Vor den Karren gespannt
Unterstützung bekam er vor kurzem erst von Catherine Deneuve und Brigitte Bardot. Beide sprangen ihrem Berufskollegen zur Seite und verteidigten ihn gegen Attacken, in denen ihm Habgier unterstellt wurde. So weit, so loyal. Betrachten wir Gérard Depardieus bisheriges Leben, kann allerdings davon ausgegangen werden, dass ihn die Angriffe eh kein Stück interessiert haben. Interessiert hat ihn jedoch auch ganz offensichtlich nicht die Lawine, die er mit seinem Wechsel der Staatsbürgerschaft und einigen getätigten Aussagen ins Rollen gebracht hat. Zum einen hat er sich als Zugpferd vor den russischen Karren spannen lassen. Nach dem Skandal um die Verurteilung der Punkband Pussy Riot benötigte Russlands Regierung schnellstens gute PR. Ob die durch die eilig vorangetriebene Passaustellung für Gérard Depardieu wirklich so gut ist, sei mal dahingestellt. Tatsache ist jedoch, dass sich Russland als kunst- und künstlerfreundlicher Staat darstellen konnte, der ein liberales Steuersystem hat, das Besserverdiener nicht schröpft. Ob das Gegenteil tatsächlich auf das mittlerweile gestoppte französische Vorhaben zutrifft, ist dabei nicht von Interesse.

Neuentdeckte Liebe
Dass Gérard Depardieu mit den Worten „Ehre sei Russland“ dankte und das Riesenreich als „große Demokratie“ bezeichnete, ist aber wohl der größte Witz mit Anlauf. Wer daran ernsthaft glaubt, der sollte mal mit Wahlbeobachtern und Amnesty International sprechen. Bestseller-Autor Wladimir Kaminer äußerte sich diesbezüglich vor einigen Tagen. Er merkte an, dass das Gebaren der französischen Stars für die russische Opposition ein Schlag ins Gesicht sei. Durch sie und ihre aus Steuergründen neuentdeckte Liebe zur russischen Regierung (nicht zum Land oder den Leuten) werden die wichtigen Anliegen unbedeutender, Vladimir Putin und seine Mannen bekommen massig Werbung. Die kleingeistige Haltung wird vor allem deutlich, wenn der Grund für Brigitte Bardots Drohung, die russische Staatsbürgerschaft anzunehmen, genannt wird: Sollten zwei kranke Elefanten in Frankreich eingeschläfert werden, dann gibt sie ihren französischen Pass ab – und geht ins für Menschenrechte und Tierschutz bekannte Russland…

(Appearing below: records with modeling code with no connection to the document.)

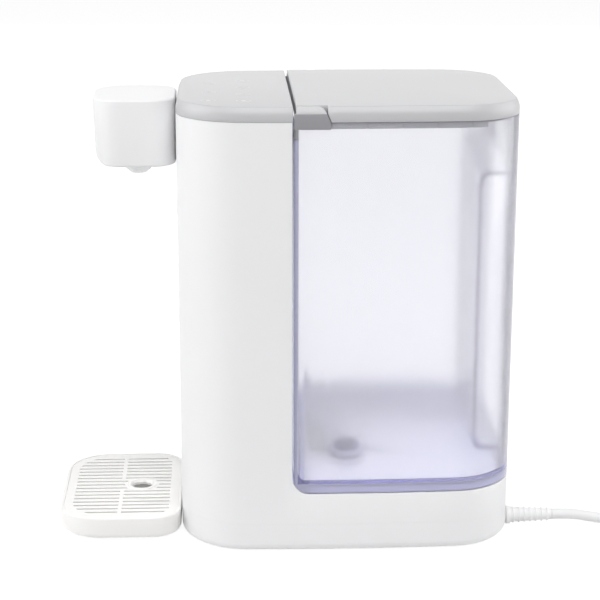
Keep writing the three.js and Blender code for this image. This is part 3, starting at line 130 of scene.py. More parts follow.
class DispenserSizes(bpy.types.PropertyGroup):
    """Sizes that a user of the part may want to change."""

    slot_count: IntProperty(name="Drip slots", description="Slots across the drip plate", default=17, min=1)
    slot_pitch: FloatProperty(
        name="Slot pitch", description="Distance between drip slots", default=5.45 * MM, unit="LENGTH"
    )
    slot_width: FloatProperty(
        name="Slot width", description="Width of each drip slot", default=1.8 * MM, unit="LENGTH"
    )
    edge: FloatProperty(
        name="Moulded edge", description="Rounding of the shells' edges", default=0.4 * MM, unit="LENGTH"
    )
    groove_pitch: FloatProperty(
        name="Collar groove pitch", description="Distance between the collar's grooves", default=19.2 * MM,
        unit="LENGTH",
    )
    groove_width: FloatProperty(
        name="Collar groove width", description="Width of each groove in the collar", default=1.1 * MM,
        unit="LENGTH",
    )
    lead_diameter: FloatProperty(
        name="Lead diameter", description="Outside of the mains lead", default=6.2 * MM, unit="LENGTH"
    )
    relief_rings: IntProperty(
        name="Relief rings", description="Rings on the lead's strain relief", default=7, min=1
    )


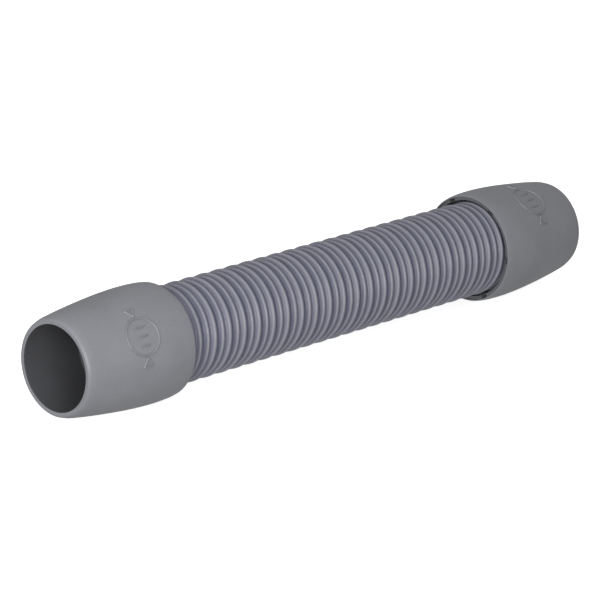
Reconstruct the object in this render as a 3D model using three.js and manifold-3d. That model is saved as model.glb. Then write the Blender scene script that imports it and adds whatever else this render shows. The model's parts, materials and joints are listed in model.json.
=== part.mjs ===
// Short flexible drain connector: a ribbed plastic hose between two barrel-shaped pipe sockets.
// Millimetres. The hose axis is X, +Z is up and the origin is the middle of the hose axis.
// End A is at -X and end B at +X; end B is the same set of pieces turned half a turn about Z.
import * as THREE from "three";
import { mergeVertices } from "three/addons/utils/BufferGeometryUtils.js";
import Module from "manifold-3d";

const wasm = await Module();
wasm.setup();

// Driving dimensions
const TOTAL_LENGTH = 274;
const CUFF_LENGTH = 49.3;
const SOCKET_RADIUS = 16;
const SOCKET_DEPTH = 27;
const HOSE_RADIUS = 18.7;
const HOSE_BORE_RADIUS = 14.6;
const RIB_PITCH = 7.7;
const JOINTS = 22;
const CLEARANCE = 0.3;
const FACETS = 24;

// Lengths that follow from them; "depth" is measured along the axis from a cuff's mouth
const MOUTH_X = -TOTAL_LENGTH / 2;
const FIRST_JOINT_X = (-(JOINTS - 1) * RIB_PITCH) / 2;
const HALF_JOINT_GAP = 0.95;
const VALLEY_RADIUS = HOSE_RADIUS - 1.5;
const LOW_CREST_RADIUS = HOSE_RADIUS - 0.3;
const RIB_GROOVE_RADIUS = HOSE_RADIUS - 0.8;
const STOP_RADIUS = 14.4;
const STOP_END = SOCKET_DEPTH + 3;
const CHAMBER_RADIUS = 20.6;
const RECESS_RADIUS = 21.15;
const RECESS_START = 46;
const SEAL_START = STOP_END + CLEARANCE;
const SEAL_END = SEAL_START + 1;
const FLANGE_START = SEAL_END + CLEARANCE;
const FLANGE_END = FLANGE_START + 1.8;
const HOSE_START = FLANGE_END + CLEARANCE;
const GRIP_END = 46;
const RING_BORE_RADIUS = 19.4;
const WINDOWS = 6;
const MARK_DEPTH = 25.5;

const cuffPlastic = { color: 0x85868a, roughness: 0.55, metalness: 0 };
const hosePlastic = { color: 0x8b8b98, roughness: 0.45, metalness: 0 };
const innerPlastic = { color: 0x606266, roughness: 0.6, metalness: 0 };
const sealRubber = { color: 0x232427, roughness: 0.8, metalness: 0 };

function mesh(name, geometry, look) {
  const made = new THREE.Mesh(geometry, new THREE.MeshStandardMaterial(look));
  made.name = name;
  return made;
}

// Turns an outline of [x, radius] corners, given anticlockwise with x to the right, about the X axis.
function turned(outline) {
  const points = outline.map(([x, radius]) => new THREE.Vector2(radius, x));
  points.push(points[0].clone());
  points.reverse();
  const geometry = new THREE.LatheGeometry(points, FACETS, Math.PI / FACETS);
  return geometry.rotateZ(-Math.PI / 2);
}

// An outline given in depth from the mouth of end A
function turnedAtDepth(outline) {
  return turned(outline.map(([depth, radius]) => [MOUTH_X + depth, radius]));
}

function solid(geometry) {
  const plain = geometry.index ? geometry.toNonIndexed() : geometry.clone();
  plain.deleteAttribute("normal");
  plain.deleteAttribute("uv");
  const merged = mergeVertices(plain, 1e-4);
  return new wasm.Manifold(
    new wasm.Mesh({
      numProp: 3,
      vertProperties: merged.attributes.position.array,
      triVerts: new Uint32Array(merged.index.array),
    }),
  );
}

function geometryOf(manifold) {
  const made = manifold.getMesh();
  const geometry = new THREE.BufferGeometry();
  geometry.setAttribute("position", new THREE.BufferAttribute(made.vertProperties, 3));
  geometry.setIndex(new THREE.BufferAttribute(made.triVerts, 1));
  return geometry;
}

// Barrel outline of a cuff from its lip to its back rim, as [depth, radius]
const CUFF_OUTLINE = [
  [0, 17.5],
  [0.5, 18.05],
  [2, 18.5],
  [6, 19.15],
  [12.3, 20.05],
  [20, 20.9],
  [27, 21.55],
  [34.5, 22],
  [40.5, 22.1],
  [45, 22],
  [47.8, 21.85],
  [CUFF_LENGTH, 21.6],
];

function barrelRadius(depth) {
  const i = CUFF_OUTLINE.findIndex(([d]) => d >= depth);
  const [d0, r0] = CUFF_OUTLINE[i - 1];
  const [d1, r1] = CUFF_OUTLINE[i];
  return r0 + ((r1 - r0) * (depth - d0)) / (d1 - d0);
}

// Point of end A at a depth, at an angle from -Y towards +Z, a lift above the barrel
function onBarrel(depth, angle, lift) {
  const radius = barrelRadius(depth) + lift;
  return new THREE.Vector3(MOUTH_X + depth, -radius * Math.cos(angle), radius * Math.sin(angle));
}

// Lays a flat shape, x round the barrel and y along it, on the barrel as a raised mark.
function raisedMark(shape, angle) {
  const root = -0.5;
  const height = 0.35;
  const geometry = new THREE.ExtrudeGeometry(shape, {
    depth: height - root,
    bevelEnabled: false,
  });
  const at = geometry.getAttribute("position");
  const middleRadius = barrelRadius(MARK_DEPTH);
  for (let i = 0; i < at.count; i += 1) {
    const around = angle - at.getX(i) / middleRadius;
    const point = onBarrel(MARK_DEPTH + at.getY(i), around, root + at.getZ(i));
    at.setXYZ(i, point.x, point.y, point.z);
  }
  return geometry;
}

function circlePoints(radius, count) {
  return Array.from({ length: count }, (_, i) => {
    const angle = (i * 2 * Math.PI) / count;
    return new THREE.Vector2(radius * Math.cos(angle), radius * Math.sin(angle));
  });
}

function ringShape(outer, inner, count) {
  const shape = new THREE.Shape(circlePoints(outer, count));
  shape.holes.push(new THREE.Path(circlePoints(inner, count)));
  return shape;
}

function barShape(x, width, height) {
  const corner = (a, b) => new THREE.Vector2(x + (a * width) / 2, (b * height) / 2);
  return new THREE.Shape([corner(-1, -1), corner(1, -1), corner(1, 1), corner(-1, 1)]);
}

// Triangle outline with its point towards the middle of the mark
function arrowShape(side) {
  const outer = [7.6, 11.5, 2.3];
  const inner = [9, 11, 1.25];
  const corners = ([tip, back, half]) => [
    new THREE.Vector2(side * tip, 0),
    new THREE.Vector2(side * back, -side * half),
    new THREE.Vector2(side * back, side * half),
  ];
  const shape = new THREE.Shape(corners(outer));
  shape.holes.push(new THREE.Path(corners(inner)));
  return shape;
}

// A ring round three plain bars, with an arrowhead on either side
function markShapes() {
  const bars = [-3.4, 0, 3.4].map((x) => barShape(x, 0.6, 4));
  return [ringShape(7.3, 6.7, 24), ...bars, arrowShape(1), arrowShape(-1)];
}

function cuffShell(name, markAngle) {
  const outline = [
    [0.3, SOCKET_RADIUS],
    [SOCKET_DEPTH, SOCKET_RADIUS],
    [SOCKET_DEPTH, STOP_RADIUS],
    [STOP_END, STOP_RADIUS],
    [STOP_END, CHAMBER_RADIUS],
    [RECESS_START, CHAMBER_RADIUS],
    [RECESS_START, RECESS_RADIUS],
    [CUFF_LENGTH, RECESS_RADIUS],
    ...[...CUFF_OUTLINE].reverse(),
    [0, SOCKET_RADIUS + 0.3],
  ];
  let shell = solid(turnedAtDepth(outline));
  for (const shape of markShapes()) shell = shell.add(solid(raisedMark(shape, markAngle)));
  return mesh(name, geometryOf(shell), cuffPlastic);
}

function sealRing(name) {
  const outline = [
    [SEAL_START, 15.2],
    [SEAL_END, 15.2],
    [SEAL_END, 20.2],
    [SEAL_START, 20.2],
  ];
  return mesh(name, turnedAtDepth(outline), sealRubber);
}

function tailSleeve(name) {
  const bore = 13.2;
  const tail = HOSE_BORE_RADIUS - CLEARANCE;
  const outline = [
    [FLANGE_START, bore],
    [46.5, bore],
    [46.5, tail - 0.5],
    [45, tail],
    [FLANGE_END, tail],
    [FLANGE_END, 20.2],
    [FLANGE_START, 20.2],
  ];
  return mesh(name, turnedAtDepth(outline), innerPlastic);
}

// Split ring that grips the hose end inside the cuff, with one slit along it
function gripCollet(name) {
  const inner = HOSE_RADIUS + CLEARANCE;
  const outer = CHAMBER_RADIUS - 0.4;
  const start = HOSE_START + CLEARANCE;
  const ring = solid(turnedAtDepth([[start, inner], [GRIP_END, inner], [GRIP_END, outer], [start, outer]]));
  const slit = new THREE.BoxGeometry(2 * (GRIP_END - start), 4, 3);
  slit.translate(MOUTH_X + GRIP_END, 0, -(inner + outer) / 2);
  return mesh(name, geometryOf(ring.subtract(solid(slit))), innerPlastic);
}

// Flat ring in the back of the cuff, with windows cut in its outer edge
function retainerRing(name) {
  const outer = RECESS_RADIUS - CLEARANCE;
  const start = RECESS_START + CLEARANCE;
  const end = CUFF_LENGTH - 0.4;
  const firstWindow = THREE.MathUtils.degToRad(5);
  const outline = [
    [start, RING_BORE_RADIUS],
    [end, RING_BORE_RADIUS],
    [end, outer],
    [start, outer],
  ];
  let ring = solid(turnedAtDepth(outline));
  for (let i = 0; i < WINDOWS; i += 1) {
    const window = new THREE.BoxGeometry(10, 1.8, 2.4);
    window.translate(MOUTH_X + end, -outer, 0);
    window.rotateX(-(firstWindow + (i * 2 * Math.PI) / WINDOWS));
    ring = ring.subtract(solid(window));
  }
  return mesh(name, geometryOf(ring), cuffPlastic);
}

// Outer outline of one rib, a twin-crested dome between two valleys, from the valley at x to the next
function ribOutline(x) {
  const crest = 1.9;
  return [
    [x + HALF_JOINT_GAP, VALLEY_RADIUS],
    [x + crest, LOW_CREST_RADIUS],
    [x + RIB_PITCH / 2, RIB_GROOVE_RADIUS],
    [x + RIB_PITCH - crest, HOSE_RADIUS],
    [x + RIB_PITCH - HALF_JOINT_GAP, VALLEY_RADIUS],
  ];
}

// Hose wall with one rib after each of the given valleys, starting at x = start
function hoseWall(name, start, valleys) {
  const ribs = valleys.flatMap(ribOutline);
  const end = ribs[ribs.length - 1][0];
  const outline = [
    [start, HOSE_BORE_RADIUS],
    [end, HOSE_BORE_RADIUS],
    ...ribs.reverse(),
  ];
  return mesh(name, turned(outline), hosePlastic);
}

function hoseEnd(name) {
  const valleys = [3, 2, 1].map((ribs) => FIRST_JOINT_X - ribs * RIB_PITCH);
  return hoseWall(name, MOUTH_X + HOSE_START, valleys);
}

function hoseSegment(index) {
  const valley = FIRST_JOINT_X + index * RIB_PITCH;
  const name = "hose_segment_" + String(index + 1).padStart(2, "0");
  return hoseWall(name, valley + HALF_JOINT_GAP, [valley]);
}

function endSet(letter, markAngle) {
  const end = new THREE.Group();
  end.add(cuffShell("cuff_shell_" + letter, THREE.MathUtils.degToRad(markAngle)));
  end.add(sealRing("seal_ring_" + letter));
  end.add(tailSleeve("tail_sleeve_" + letter));
  end.add(gripCollet("grip_collet_" + letter));
  end.add(retainerRing("retainer_ring_" + letter));
  end.add(hoseEnd("hose_end_" + letter));
  return end;
}

function connector() {
  const group = new THREE.Group();
  group.add(endSet("a", 28));
  const farEnd = endSet("b", 125);
  farEnd.rotation.z = Math.PI;
  group.add(farEnd);
  for (let i = 0; i < JOINTS - 1; i += 1) group.add(hoseSegment(i));
  return group;
}

export default connector();
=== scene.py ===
"""Looks of a short flexible drain connector: ribbed hose, two barrel cuffs and what the cuffs hold.

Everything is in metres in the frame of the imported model: the hose axis is X and +Z is up.
Angles round the axis start at -Y, the side that the camera sees, and grow towards +Z.
"""

import json
import math

import bmesh
import bpy
import numpy as np
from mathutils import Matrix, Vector


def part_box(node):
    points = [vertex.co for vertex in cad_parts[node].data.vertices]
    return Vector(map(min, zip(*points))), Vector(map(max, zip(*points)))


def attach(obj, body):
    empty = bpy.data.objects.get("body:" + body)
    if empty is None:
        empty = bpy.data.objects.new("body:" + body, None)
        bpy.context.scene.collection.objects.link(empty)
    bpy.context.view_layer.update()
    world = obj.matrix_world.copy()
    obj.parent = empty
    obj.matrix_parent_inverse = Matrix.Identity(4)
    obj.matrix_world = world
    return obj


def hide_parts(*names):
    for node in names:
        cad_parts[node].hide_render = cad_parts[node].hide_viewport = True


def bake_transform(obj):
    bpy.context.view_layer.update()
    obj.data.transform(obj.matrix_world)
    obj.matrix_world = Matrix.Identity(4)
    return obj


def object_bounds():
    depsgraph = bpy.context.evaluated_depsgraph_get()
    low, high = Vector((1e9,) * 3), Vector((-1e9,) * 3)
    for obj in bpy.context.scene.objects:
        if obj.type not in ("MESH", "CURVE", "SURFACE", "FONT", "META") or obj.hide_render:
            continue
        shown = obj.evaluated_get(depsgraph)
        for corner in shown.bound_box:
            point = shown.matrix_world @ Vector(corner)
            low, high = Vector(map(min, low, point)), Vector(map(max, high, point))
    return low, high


MM = 0.001
AROUND = 144

# Hose, in metres
RIB_PITCH = 7.7 * MM
RIB_START = 87.63 * MM
HOSE_RADIUS = 18.7 * MM
BORE_RADIUS = 14.6 * MM
VALLEY_DEPTH = 2.0 * MM
DRAW_LINES = 7

# Cuff, in millimetres; depths are measured along the axis from the mouth
SOCKET_RADIUS = 16
SOCKET_DEPTH = 27
STOP_RADIUS = 14.4
STOP_END = SOCKET_DEPTH + 3
CHAMBER_RADIUS = 20.6
RECESS_RADIUS = 20.95
RECESS_START = 46
CUFF_END = 49.3
FLANGE_RADIUS = 20.2
RING_BORE_RADIUS = 19.45
RING_RADIUS = 20.9
WINDOWS = 6
WINDOW_FLOOR = 19.75
WINDOW_WIDTH = 3.0
MARK_DEPTH = 25.5
MARK_RING_RADIUS = 7
MARK_LINE_WIDTH = 0.75
MARK_LINE_HEIGHT = 0.55


# Camera and studio


def make_camera():
    """A long lens at the photograph's viewing angle, aimed a little towards end a."""
    azimuth, elevation, roll = (math.radians(a) for a in (-46.77, 15.63, -0.3))
    target = Vector((-9.96, 0, -1.17)) * MM
    back = Vector(
        (
            math.sin(azimuth) * math.cos(elevation),
            -math.cos(azimuth) * math.cos(elevation),
            math.sin(elevation),
        )
    )
    data = bpy.data.cameras.new("camera")
    data.sensor_width = 36
    data.lens = 206.4
    data.clip_start, data.clip_end = 0.05, 50
    camera = bpy.data.objects.new("camera", data)
    bpy.context.scene.collection.objects.link(camera)
    camera.location = target + back * 1.306
    camera.rotation_euler = back.to_track_quat("Z", "Y").to_euler()
    camera.rotation_euler.rotate_axis("Z", roll)
    bpy.context.scene.camera = camera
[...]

Dass sie allesamt durch die ausgebaute Filmförderung in Frankreich profitiert haben, und sie durch höhere Steuerabgaben (wie hoch die auch immer sein sollten) einen Teil zurückgeben könnten, bedenken sie nicht. Als anständige und angesehene Bürger würden sie auch nicht einfach so die Nationalität wechseln oder zumindest damit drohen, sondern aktiv an einer politischen Lösung mitarbeiten. Gérard Depardieu hat schließlich Gewicht – also sein Wort hat Gewicht.